(Records that describe objects)
———
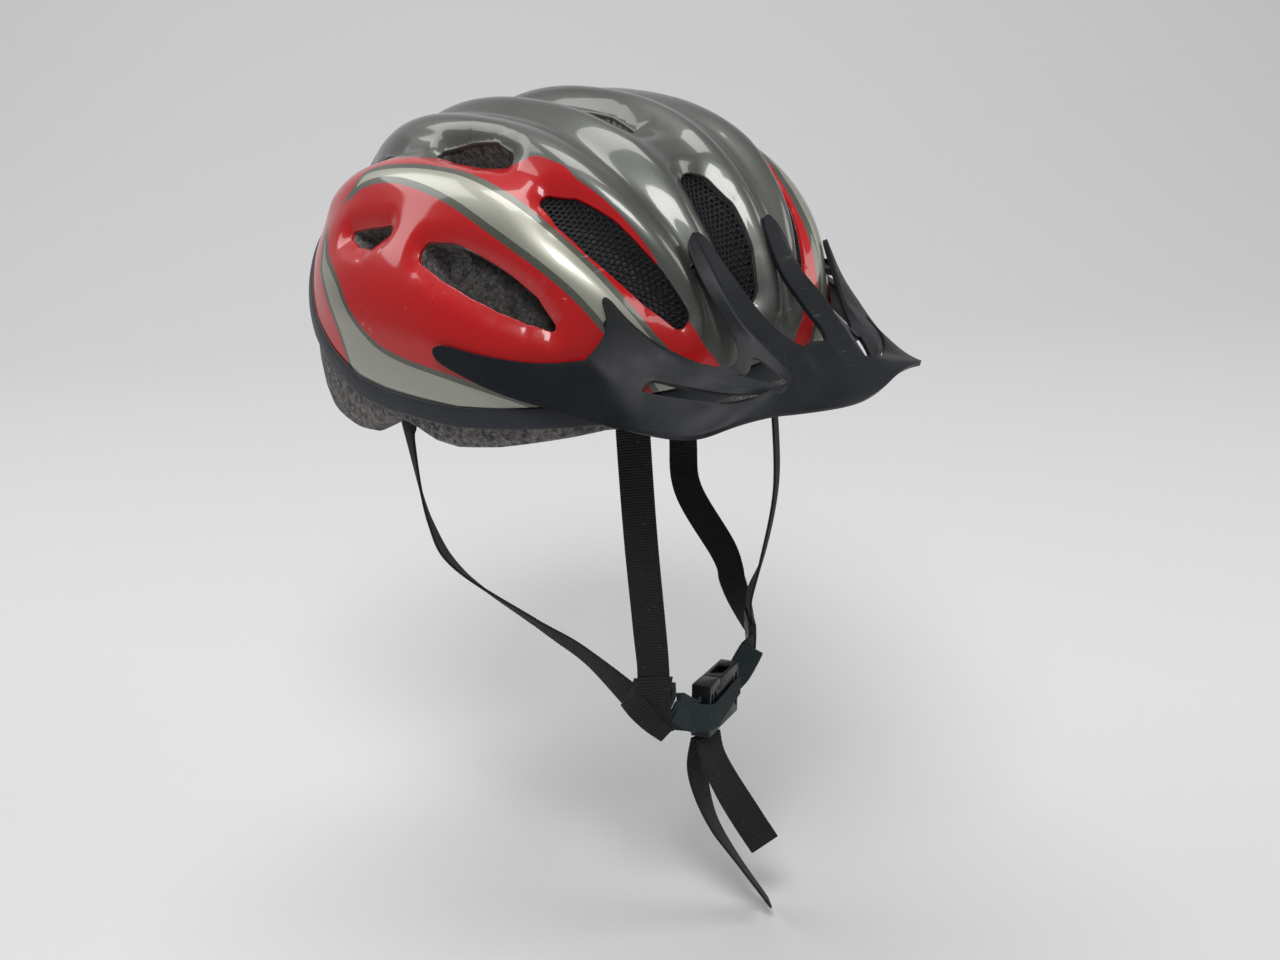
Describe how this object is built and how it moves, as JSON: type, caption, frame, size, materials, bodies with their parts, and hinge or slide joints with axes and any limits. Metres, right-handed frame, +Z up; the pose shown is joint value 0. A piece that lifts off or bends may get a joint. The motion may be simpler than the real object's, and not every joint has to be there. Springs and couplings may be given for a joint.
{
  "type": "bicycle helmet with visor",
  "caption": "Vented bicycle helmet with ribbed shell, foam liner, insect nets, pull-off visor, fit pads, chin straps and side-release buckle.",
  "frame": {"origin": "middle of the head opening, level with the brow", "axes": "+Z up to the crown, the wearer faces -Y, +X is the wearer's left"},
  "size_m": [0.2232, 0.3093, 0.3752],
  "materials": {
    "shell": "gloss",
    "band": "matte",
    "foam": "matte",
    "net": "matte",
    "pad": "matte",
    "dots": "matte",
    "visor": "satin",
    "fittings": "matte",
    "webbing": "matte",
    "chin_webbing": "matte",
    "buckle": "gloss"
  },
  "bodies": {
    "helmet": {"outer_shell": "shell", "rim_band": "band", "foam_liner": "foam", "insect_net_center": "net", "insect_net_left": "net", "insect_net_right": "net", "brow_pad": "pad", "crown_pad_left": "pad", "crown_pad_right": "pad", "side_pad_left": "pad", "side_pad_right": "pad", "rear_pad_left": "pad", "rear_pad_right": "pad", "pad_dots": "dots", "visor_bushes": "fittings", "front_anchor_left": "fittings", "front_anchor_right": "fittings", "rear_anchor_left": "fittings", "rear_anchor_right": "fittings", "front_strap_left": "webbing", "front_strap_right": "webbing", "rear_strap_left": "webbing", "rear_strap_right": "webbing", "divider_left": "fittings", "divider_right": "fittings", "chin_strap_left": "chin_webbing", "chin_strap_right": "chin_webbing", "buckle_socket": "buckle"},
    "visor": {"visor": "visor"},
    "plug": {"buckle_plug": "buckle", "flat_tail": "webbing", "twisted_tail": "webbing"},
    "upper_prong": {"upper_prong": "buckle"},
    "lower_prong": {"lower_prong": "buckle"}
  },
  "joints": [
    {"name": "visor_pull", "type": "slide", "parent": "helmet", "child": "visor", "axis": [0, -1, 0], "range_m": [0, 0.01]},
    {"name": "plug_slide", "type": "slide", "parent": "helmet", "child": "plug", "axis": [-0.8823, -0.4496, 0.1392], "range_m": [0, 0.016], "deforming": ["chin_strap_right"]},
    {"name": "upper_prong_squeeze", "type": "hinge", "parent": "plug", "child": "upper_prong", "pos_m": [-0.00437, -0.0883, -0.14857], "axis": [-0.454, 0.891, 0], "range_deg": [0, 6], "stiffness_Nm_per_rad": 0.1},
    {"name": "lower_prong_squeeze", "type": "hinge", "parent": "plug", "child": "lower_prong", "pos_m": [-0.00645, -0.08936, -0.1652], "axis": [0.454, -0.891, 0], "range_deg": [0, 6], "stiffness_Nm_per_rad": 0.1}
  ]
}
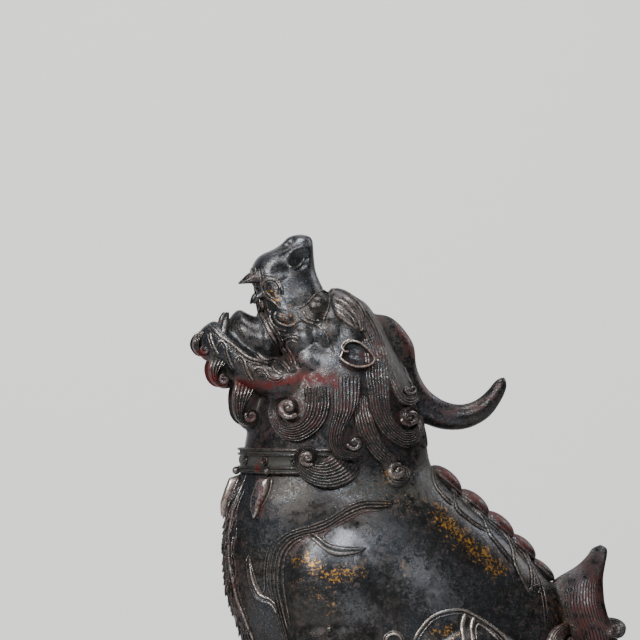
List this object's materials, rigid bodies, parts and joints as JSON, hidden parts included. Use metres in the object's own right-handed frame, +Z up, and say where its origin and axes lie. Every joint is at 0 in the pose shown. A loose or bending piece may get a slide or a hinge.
———
• **WHAT IS NEEDED**
Within the records, how many lines include "type"? The answer is the number and nothing else.

• **RESPONSE TO THE TASK**
6